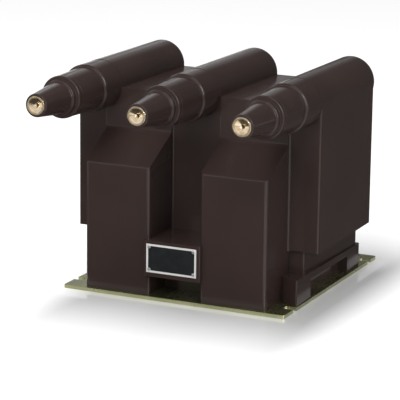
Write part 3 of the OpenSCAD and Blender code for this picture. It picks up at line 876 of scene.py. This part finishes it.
@dataclass
class Bushings(Assembly):
    """The three cone bushings with their seals, sized in millimetres from each tube's front end."""

    length: float = 137
    cone_length: float = 61
    cone_base: float = 22
    cone_tip: float = 16
    tip_round: float = 1.2
    face_proud: float = 1.5
    root_round: float = 1.2
    root_sink: float = 0.12
    small_ring: float = 24.75
    small_ring_length: float = 8
    small_ring_fillet: float = 0.6
    large_ring: float = 29.5
    large_ring_length: float = 8.5
    ring_round: float = 1.8
    groove_length: float = 1.5
    groove_depth: float = 1.0
    groove_round: float = 0.4
    collar_front: float = 29.2
    collar_rear: float = 31
    collar_round: float = 0.6
    spigot: float = 24
    spigot_length: float = 30
    seal_groove: tuple[float, float, float] = (-10.9, -7.1, 21.25)
    face_pocket: Point = (129, 13.1)
    stem_hole: float = 7
    chamber: Point = (43, 17)
    smooth_below: float = 35
    finish: Finish = CastResin()
    seal_finish: Finish = SealRubber()

    def profile(self) -> Profile:
        """Gives the bushing's closed profile.

        Returns:
            Its points, from the spigot's rear edge over the outside to the tip and back through the bore.
        """
        cone_start = self.length - self.cone_length
        ring_start = cone_start - self.small_ring_length
        large_start = ring_start - self.large_ring_length
        groove_start = large_start - self.groove_length
        groove_floor = self.large_ring - self.groove_depth
        tip = self.length - self.face_proud
        seal_rear, seal_front, seal_floor = self.seal_groove
        pocket, pocket_radius = self.face_pocket
        chamber_end, chamber_radius = self.chamber
        bend, lip, fillet = self.ring_round, self.groove_round, self.small_ring_fillet
        tip_bend, root, collar = self.tip_round, self.root_round, self.collar_round
        arc = Workshop.arc
        return [
            (-self.spigot_length, chamber_radius), (-self.spigot_length, self.spigot),
            (seal_rear, self.spigot), (seal_rear, seal_floor),
            (seal_front, seal_floor), (seal_front, self.spigot),
            (0, self.spigot), (0, self.collar_rear - collar),
            *arc(collar, self.collar_rear - collar, collar, -90, 0, 3),
            *arc(groove_start - lip, self.collar_front - lip, lip, 0, 90, 3),
            (groove_start, groove_floor), (large_start, groove_floor),
            *arc(large_start + lip, self.large_ring - lip, lip, -90, 0, 3),
            *arc(ring_start - bend, self.large_ring - bend, bend, 0, 90),
            *arc(ring_start + fillet, self.small_ring + fillet, fillet, 270, 180, 3),
            *arc(cone_start - bend, self.small_ring - bend, bend, 0, 90),
            *arc(cone_start + root, self.cone_base + root - self.root_sink, root, 270, 180, 4),
            *arc(tip - tip_bend, self.cone_tip - tip_bend, tip_bend, 0, 90),
            (tip, pocket_radius), (pocket, pocket_radius), (pocket, self.stem_hole),
            (chamber_end, self.stem_hole), (chamber_end, chamber_radius),
            (-self.spigot_length, chamber_radius),
        ]

    def build(self) -> None:
        """Turns one bushing, copies it to each tube and dresses the seals."""
        names = [f"cone_bushing_{phase}" for phase in PHASES]
        mouths = [self.contact_face(phase) + Vector((0, self.length * MM, 0)) for phase in PHASES]
        first = Workshop.turned(names[0], self.profile(), mouths[0])
        for phase, bushing in zip(PHASES, Workshop.repeated(first, names, mouths)):
            Workshop.smooth(bushing, self.smooth_below)
            self.hand_over(bushing, self.finish, Slot.RESIN, f"bushing_{phase}")
            self.dress_node(f"bushing_seal_{phase}", self.seal_finish)


@dataclass
class Contacts(Assembly):
    """The three brass contacts, sized in millimetres from their faces, with their fuses and leads."""

    face: float = 13.1
    face_thickness: float = 8
    face_round: float = 0.5
    rim: float = 2.4
    rim_round: float = 0.3
    step_depth: float = 0.9
    ledge: float = 0.7
    ledge_drop: Point = (0.25, 0.2)
    dish_depth: float = 4
    socket: float = 2.5
    socket_depth: float = 18
    thread_depth: float = 0.5
    thread_pitch: float = 1.0
    plain_turns: int = 2
    mouth: tuple[float, float, float, float] = (1.0, 0.4, 0.1, 0.4)
    stem: float = 7
    cup: float = 16.5
    cup_bore: float = 14.1
    cup_front: float = 94
    cup_floor: float = 6
    cup_length: float = 24

    def profile(self) -> Profile:
        """Gives the contact's profile, open at the axis.

        Returns:
            Its points, from the socket's floor over the dish and the rim to the cup's floor.
        """
        dish_edge = self.face - self.rim - self.ledge
        socket_end = -self.dish_depth - self.socket_depth
        crest = self.socket + self.thread_depth
        thread = []
        for turn in range(int(self.socket_depth / self.thread_pitch) - self.plain_turns):
            start = socket_end + (turn + 1) * self.thread_pitch
            thread += [(start, self.socket), (start + self.thread_pitch / 2, crest)]
        plain, chamfer, rise, flare = self.mouth
        drop, slope = self.ledge_drop
        cup_end = -self.cup_front - self.cup_length
        cup_floor = -self.cup_front - self.cup_floor
        bend, rim = self.face_round, self.rim_round
        return [
            (socket_end, 0), (socket_end, self.socket), *thread,
            (-self.dish_depth - plain, self.socket), (-self.dish_depth - chamfer, crest),
            (-self.dish_depth + rise, crest + flare),
            (-self.step_depth, dish_edge), (-self.step_depth - drop, dish_edge + slope),
            (-self.step_depth - drop, dish_edge + self.ledge),
            *Workshop.arc(-rim, self.face - self.rim + rim, rim, 180, 90, 3),
            *Workshop.arc(-bend, self.face - bend, bend, 90, 0, 4),
            (-self.face_thickness, self.face), (-self.face_thickness, self.stem),
            (-self.cup_front, self.stem), (-self.cup_front, self.cup), (cup_end, self.cup),
            (cup_end, self.cup_bore), (cup_floor, self.cup_bore), (cup_floor, 0),
        ]

    def build(self) -> None:
        """Turns one contact, copies it to each phase and dresses what stands behind."""
        names = [f"brass_contact_{phase}" for phase in PHASES]
        faces = [self.contact_face(phase) for phase in PHASES]
        first = Workshop.turned(names[0], self.profile(), faces[0])
        for phase, face, contact in zip(PHASES, faces, Workshop.repeated(first, names, faces)):
            brass = TurnedBrass(f"turned_brass_{phase}", face.x, face.z)
            Workshop.smooth(contact)
            self.hand_over(contact, brass, Slot.BRASS, f"contact_{phase}")
            self.dress_node(f"fuse_{phase}", GlazedCeramic())
            self.dress_node(f"fuse_cup_{phase}", brass)
            self.dress_node(f"hv_lead_{phase}", DRAWN_COPPER)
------
What you have to do =
Extract the data in full. Keep it word for word.

Correct output =
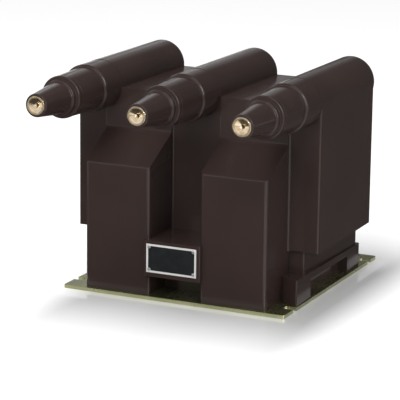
Write part 3 of the OpenSCAD and Blender code for this picture. It picks up at line 876 of scene.py. This part finishes it.
@dataclass
class Bushings(Assembly):
    """The three cone bushings with their seals, sized in millimetres from each tube's front end."""

    length: float = 137
    cone_length: float = 61
    cone_base: float = 22
    cone_tip: float = 16
    tip_round: float = 1.2
    face_proud: float = 1.5
    root_round: float = 1.2
    root_sink: float = 0.12
    small_ring: float = 24.75
    small_ring_length: float = 8
    small_ring_fillet: float = 0.6
    large_ring: float = 29.5
    large_ring_length: float = 8.5
    ring_round: float = 1.8
    groove_length: float = 1.5
    groove_depth: float = 1.0
    groove_round: float = 0.4
    collar_front: float = 29.2
    collar_rear: float = 31
    collar_round: float = 0.6
    spigot: float = 24
    spigot_length: float = 30
    seal_groove: tuple[float, float, float] = (-10.9, -7.1, 21.25)
    face_pocket: Point = (129, 13.1)
    stem_hole: float = 7
    chamber: Point = (43, 17)
    smooth_below: float = 35
    finish: Finish = CastResin()
    seal_finish: Finish = SealRubber()

    def profile(self) -> Profile:
        """Gives the bushing's closed profile.

        Returns:
            Its points, from the spigot's rear edge over the outside to the tip and back through the bore.
        """
        cone_start = self.length - self.cone_length
        ring_start = cone_start - self.small_ring_length
        large_start = ring_start - self.large_ring_length
        groove_start = large_start - self.groove_length
        groove_floor = self.large_ring - self.groove_depth
        tip = self.length - self.face_proud
        seal_rear, seal_front, seal_floor = self.seal_groove
        pocket, pocket_radius = self.face_pocket
        chamber_end, chamber_radius = self.chamber
        bend, lip, fillet = self.ring_round, self.groove_round, self.small_ring_fillet
        tip_bend, root, collar = self.tip_round, self.root_round, self.collar_round
        arc = Workshop.arc
        return [
            (-self.spigot_length, chamber_radius), (-self.spigot_length, self.spigot),
            (seal_rear, self.spigot), (seal_rear, seal_floor),
            (seal_front, seal_floor), (seal_front, self.spigot),
            (0, self.spigot), (0, self.collar_rear - collar),
            *arc(collar, self.collar_rear - collar, collar, -90, 0, 3),
            *arc(groove_start - lip, self.collar_front - lip, lip, 0, 90, 3),
            (groove_start, groove_floor), (large_start, groove_floor),
            *arc(large_start + lip, self.large_ring - lip, lip, -90, 0, 3),
            *arc(ring_start - bend, self.large_ring - bend, bend, 0, 90),
            *arc(ring_start + fillet, self.small_ring + fillet, fillet, 270, 180, 3),
            *arc(cone_start - bend, self.small_ring - bend, bend, 0, 90),
            *arc(cone_start + root, self.cone_base + root - self.root_sink, root, 270, 180, 4),
            *arc(tip - tip_bend, self.cone_tip - tip_bend, tip_bend, 0, 90),
            (tip, pocket_radius), (pocket, pocket_radius), (pocket, self.stem_hole),
            (chamber_end, self.stem_hole), (chamber_end, chamber_radius),
            (-self.spigot_length, chamber_radius),
        ]

    def build(self) -> None:
        """Turns one bushing, copies it to each tube and dresses the seals."""
        names = [f"cone_bushing_{phase}" for phase in PHASES]
        mouths = [self.contact_face(phase) + Vector((0, self.length * MM, 0)) for phase in PHASES]
        first = Workshop.turned(names[0], self.profile(), mouths[0])
        for phase, bushing in zip(PHASES, Workshop.repeated(first, names, mouths)):
            Workshop.smooth(bushing, self.smooth_below)
            self.hand_over(bushing, self.finish, Slot.RESIN, f"bushing_{phase}")
            self.dress_node(f"bushing_seal_{phase}", self.seal_finish)


@dataclass
class Contacts(Assembly):
    """The three brass contacts, sized in millimetres from their faces, with their fuses and leads."""

    face: float = 13.1
    face_thickness: float = 8
    face_round: float = 0.5
    rim: float = 2.4
    rim_round: float = 0.3
    step_depth: float = 0.9
    ledge: float = 0.7
    ledge_drop: Point = (0.25, 0.2)
    dish_depth: float = 4
    socket: float = 2.5
    socket_depth: float = 18
    thread_depth: float = 0.5
    thread_pitch: float = 1.0
    plain_turns: int = 2
    mouth: tuple[float, float, float, float] = (1.0, 0.4, 0.1, 0.4)
    stem: float = 7
    cup: float = 16.5
    cup_bore: float = 14.1
    cup_front: float = 94
    cup_floor: float = 6
    cup_length: float = 24

    def profile(self) -> Profile:
        """Gives the contact's profile, open at the axis.

        Returns:
            Its points, from the socket's floor over the dish and the rim to the cup's floor.
        """
        dish_edge = self.face - self.rim - self.ledge
        socket_end = -self.dish_depth - self.socket_depth
        crest = self.socket + self.thread_depth
        thread = []
        for turn in range(int(self.socket_depth / self.thread_pitch) - self.plain_turns):
            start = socket_end + (turn + 1) * self.thread_pitch
            thread += [(start, self.socket), (start + self.thread_pitch / 2, crest)]
        plain, chamfer, rise, flare = self.mouth
        drop, slope = self.ledge_drop
        cup_end = -self.cup_front - self.cup_length
        cup_floor = -self.cup_front - self.cup_floor
        bend, rim = self.face_round, self.rim_round
        return [
            (socket_end, 0), (socket_end, self.socket), *thread,
            (-self.dish_depth - plain, self.socket), (-self.dish_depth - chamfer, crest),
            (-self.dish_depth + rise, crest + flare),
            (-self.step_depth, dish_edge), (-self.step_depth - drop, dish_edge + slope),
            (-self.step_depth - drop, dish_edge + self.ledge),
            *Workshop.arc(-rim, self.face - self.rim + rim, rim, 180, 90, 3),
            *Workshop.arc(-bend, self.face - bend, bend, 90, 0, 4),
            (-self.face_thickness, self.face), (-self.face_thickness, self.stem),
            (-self.cup_front, self.stem), (-self.cup_front, self.cup), (cup_end, self.cup),
            (cup_end, self.cup_bore), (cup_floor, self.cup_bore), (cup_floor, 0),
        ]

    def build(self) -> None:
        """Turns one contact, copies it to each phase and dresses what stands behind."""
        names = [f"brass_contact_{phase}" for phase in PHASES]
        faces = [self.contact_face(phase) for phase in PHASES]
        first = Workshop.turned(names[0], self.profile(), faces[0])
        for phase, face, contact in zip(PHASES, faces, Workshop.repeated(first, names, faces)):
            brass = TurnedBrass(f"turned_brass_{phase}", face.x, face.z)
            Workshop.smooth(contact)
            self.hand_over(contact, brass, Slot.BRASS, f"contact_{phase}")
            self.dress_node(f"fuse_{phase}", GlazedCeramic())
            self.dress_node(f"fuse_cup_{phase}", brass)
            self.dress_node(f"hv_lead_{phase}", DRAWN_COPPER)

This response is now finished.